Friday, January 18, 2013

Buckle your seat belts, kids. This is going to be a doozy.

If true, deep, raw vulnerability makes you queasy, walk away now. It's okay. I understand. Really, I do.

This post was inspired by this video:

http://www.ted.com/talks/brene_brown_on_vulnerability.html

And this one:

http://www.ted.com/talks/brene_brown_listening_to_shame.html

As soon as you have time, and really they're not that long (only 20 minutes each), watch them. Both of them. Soak them in.

Truth is, I had to be told, prodded, reminded about these videos three times before I actually watched them. First, Ryan told me about them about a year ago when my USS (Ultimate Sh** Storm) first hit. Then, my sweet friend Beth Graybill texted me about them around that same time. Then, just this morning, after asking a few of my trusted female soul mates for prayer, my brave, loving, fierce-in-the-ways-that-matter friend Paige Flory texted me about them, specifically the second video. She had no idea that Ryan or Beth had told me about them previously. Okay God, I got it this time. It only took three knocks before I answered the door.

I've been in bed all morning. Well, actually I got up, woke the boys for school, woke Ryan so he could drive the boys to school, started packing lunches and then all you-know-what broke loose. Truth is, parenting is hard. Really hard. And this morning, my fears, shame and weaknesses won. I threw the comb across the kitchen in the middle of the getting-ready-for-school routine, marched up to my room, flopped facedown on my bed and wept like an absolute maniac. And stayed in bed. For hours. Now I'm on the couch with my laptop. Still in my PJ's. Still raw and weary and puffy-eyed.

I'm not even really sure where to start. I want to de-clutter my house but I think I should start with my soul. But there I go, "shoulding" all over myself again. How, exactly, does one go about de-cluttering their soul?

I just want to be heard and known and understood. I don't want to be judged. I want to be loved with the purest of loves. The thing is, I'm having a hard time accepting love right now. I feel gross and bruised and misunderstood and doubtful and lazy and weak and ashamed.

So I'm just going to sit in it for a while.
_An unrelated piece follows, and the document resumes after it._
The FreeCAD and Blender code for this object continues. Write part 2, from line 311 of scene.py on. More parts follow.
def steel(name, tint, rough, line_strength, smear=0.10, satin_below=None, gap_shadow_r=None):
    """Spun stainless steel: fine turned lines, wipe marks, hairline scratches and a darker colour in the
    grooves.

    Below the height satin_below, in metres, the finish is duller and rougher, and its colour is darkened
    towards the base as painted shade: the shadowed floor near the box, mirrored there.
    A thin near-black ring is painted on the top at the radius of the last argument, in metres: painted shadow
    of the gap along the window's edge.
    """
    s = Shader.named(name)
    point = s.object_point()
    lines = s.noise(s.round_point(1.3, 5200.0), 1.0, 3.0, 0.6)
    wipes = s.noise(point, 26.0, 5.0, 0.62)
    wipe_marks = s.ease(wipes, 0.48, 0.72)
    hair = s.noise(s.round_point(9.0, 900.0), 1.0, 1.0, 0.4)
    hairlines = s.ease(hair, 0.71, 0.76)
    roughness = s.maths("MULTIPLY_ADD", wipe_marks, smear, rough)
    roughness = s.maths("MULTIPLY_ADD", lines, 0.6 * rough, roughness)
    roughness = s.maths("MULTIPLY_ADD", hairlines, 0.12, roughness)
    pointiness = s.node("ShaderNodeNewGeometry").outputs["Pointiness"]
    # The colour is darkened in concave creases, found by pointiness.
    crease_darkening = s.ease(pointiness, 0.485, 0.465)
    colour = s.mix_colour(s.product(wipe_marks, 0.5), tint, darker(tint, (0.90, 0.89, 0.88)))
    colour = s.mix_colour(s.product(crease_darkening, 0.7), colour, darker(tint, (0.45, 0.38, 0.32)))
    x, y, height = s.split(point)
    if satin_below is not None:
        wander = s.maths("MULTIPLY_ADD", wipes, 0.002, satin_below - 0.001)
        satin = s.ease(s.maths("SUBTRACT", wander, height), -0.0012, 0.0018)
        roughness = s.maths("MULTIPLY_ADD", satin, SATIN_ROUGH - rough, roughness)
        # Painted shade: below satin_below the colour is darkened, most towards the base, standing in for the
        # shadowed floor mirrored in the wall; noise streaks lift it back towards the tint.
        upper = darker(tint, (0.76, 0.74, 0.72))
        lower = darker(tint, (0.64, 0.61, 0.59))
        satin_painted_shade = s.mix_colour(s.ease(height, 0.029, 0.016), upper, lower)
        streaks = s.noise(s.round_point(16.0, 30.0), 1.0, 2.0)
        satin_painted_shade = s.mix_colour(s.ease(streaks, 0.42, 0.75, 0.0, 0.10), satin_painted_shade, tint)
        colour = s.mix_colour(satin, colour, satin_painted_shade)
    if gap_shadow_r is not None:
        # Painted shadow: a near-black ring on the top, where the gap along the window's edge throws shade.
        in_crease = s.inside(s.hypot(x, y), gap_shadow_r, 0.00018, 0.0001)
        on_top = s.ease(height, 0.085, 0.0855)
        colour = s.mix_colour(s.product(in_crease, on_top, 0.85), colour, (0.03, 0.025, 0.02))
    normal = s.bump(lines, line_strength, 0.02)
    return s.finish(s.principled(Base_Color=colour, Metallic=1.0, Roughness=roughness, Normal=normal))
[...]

Because honestly, not letting myself truly feel these things and stuffing them is what contributed to my USS in the first place.

Thanks for stopping by.

Cindy

Friday, January 4, 2013

Hello again, old friend.

Well here we are. 2013. And it's been nearly four years since I've written anything on this blog.

FOUR YEARS?!?!

Yep, four years.

So, why start again now? Well, there's a long answer and a short answer. The long answer involves a year-long journey of twists, turns, ups and downs, beginning with what I've labeled the "Unbelievable Sh** Storm" of early 2012 - a personal storm that I'll probably delve into more in a later post.

The short answer is because I feel like God is asking me to. He has given me a personality, a LIFE, a voice that is worth sharing. That voice has been very, very quiet for far too long. It has had various outlets over the years, but honestly, but because I enjoy writing so stinkin' much and a blog can be, well, anything I want it to be, this seems like the perfect venue for said voice. (That turned out to be a not-so-short answer, after all. Cheesy grin.)
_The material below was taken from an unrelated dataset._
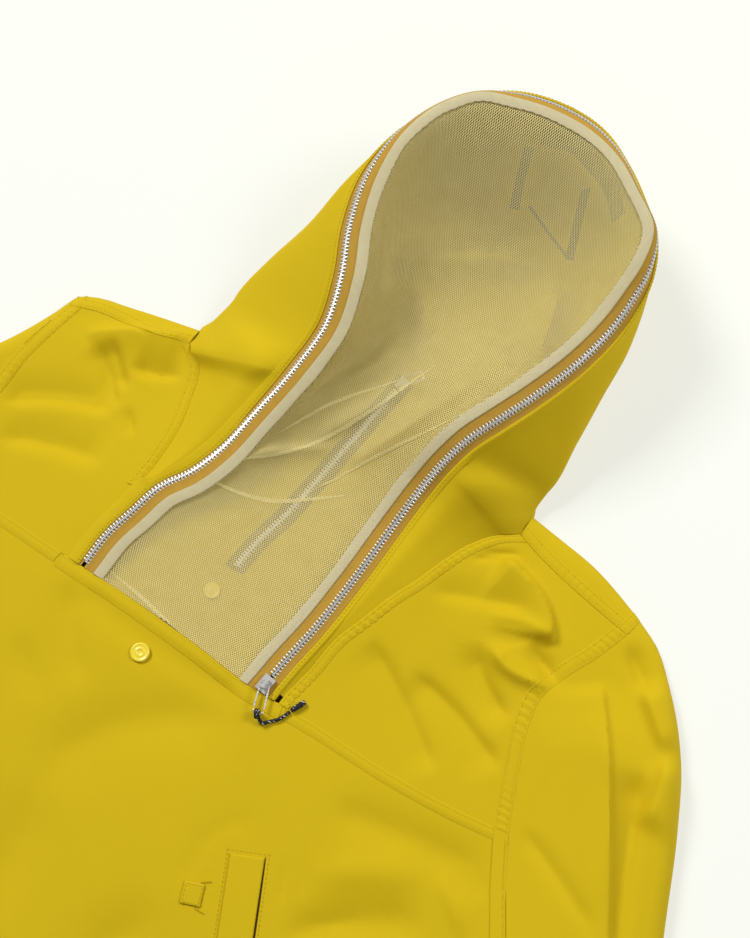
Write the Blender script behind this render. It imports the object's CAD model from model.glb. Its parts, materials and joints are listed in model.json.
"""Looks of the anorak pullover: fine cloth, seams and stitches, zip teeth, net and trims.

Lengths are millimetres, scaled to metres in each mesh. The outline, zip, hood and fold tables
are those of the solids, walked here in finer steps.
"""

import json
import math

import bpy
import numpy as np
from mathutils.bvhtree import BVHTree
from mathutils import Matrix, Vector

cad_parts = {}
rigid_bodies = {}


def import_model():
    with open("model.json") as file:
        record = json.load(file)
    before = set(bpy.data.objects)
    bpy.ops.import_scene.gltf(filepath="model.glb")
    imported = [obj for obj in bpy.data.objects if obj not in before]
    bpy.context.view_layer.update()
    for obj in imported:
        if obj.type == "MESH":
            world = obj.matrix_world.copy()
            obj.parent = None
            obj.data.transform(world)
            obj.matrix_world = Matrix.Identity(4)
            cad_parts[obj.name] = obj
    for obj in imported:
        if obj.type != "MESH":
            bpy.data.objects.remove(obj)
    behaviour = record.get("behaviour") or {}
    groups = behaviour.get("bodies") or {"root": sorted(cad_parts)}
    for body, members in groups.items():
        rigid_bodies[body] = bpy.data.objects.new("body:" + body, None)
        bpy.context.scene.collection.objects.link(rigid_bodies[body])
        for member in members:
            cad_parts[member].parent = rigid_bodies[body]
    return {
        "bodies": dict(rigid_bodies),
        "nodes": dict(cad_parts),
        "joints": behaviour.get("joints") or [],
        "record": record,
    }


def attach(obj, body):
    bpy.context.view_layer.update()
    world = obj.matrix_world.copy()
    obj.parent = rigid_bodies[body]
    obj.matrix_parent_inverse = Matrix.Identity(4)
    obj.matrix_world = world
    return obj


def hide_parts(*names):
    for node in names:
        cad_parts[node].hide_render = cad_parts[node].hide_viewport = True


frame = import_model()
for startup in ("Cube", "Light", "Camera"):
    if startup in bpy.data.objects:
        bpy.data.objects.remove(bpy.data.objects[startup], do_unlink=True)
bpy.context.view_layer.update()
MM = 0.001
RNG = np.random.default_rng(7)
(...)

So feel free to follow. Or not.

What can you expect? Who knows. I have all sorts of ideas swimming around in my head. Try not to be frightened. ;-)

Nervously excited,

Cindy

Thursday, April 30, 2009

Penn State Blue & White Weekend










Okay, so I was exhausted by the time the weekend was over, but it was SOO FUN to take my boys up to PSU for the first time!! And my brother, Dave, is a super-senior up there, so he spent the weekend with us. Great weather, fun carnival, good food, great game - perfect weekend!!

Here are some highlights...

Friday, April 24, 2009

Reality

Right now, Ryan is explaining the events of September 11, 2001 to Ben. How do you explain that day and the days following to a seven-year-old? And how can his sweet mind comprehend that kind of evil?

He now has a knowledge of people's hatefulness, fear and abandonment beyond what he knew of before. A piece of his innocent ignorance has been lost.

Please understand that I am not criticizing my husband. I know that these lessons and discoveries are just a part of growing up in our fallen world. Ryan handled it beautifully. Now I'm off to hug my children.

Wednesday, April 22, 2009

Well helllooooooo!

Oh my stars! It's been a loooong time since my last post!! Like, eight months to be exact. Yikes.

Well, let's jump right back in, shall we?

Ben, having achieved his orange belt at Fear Knot Martial Arts in Elizabethtown, applied and was accepted into their leadership program. This is a big deal. He gets to train with (foam) weapons now and receives extra training after class. In addition, they take field trips, do community projects, etc. His homework for next class is to read several pages from "The West Point Way of Leadership," the book on which their leadership progam is based. Good stuff. I'm excited for him.

He's REALLY enjoying karate and seems to be a natural at it. Seriously. He just GETS it. It's been good for him in several ways. He's fun to watch, too!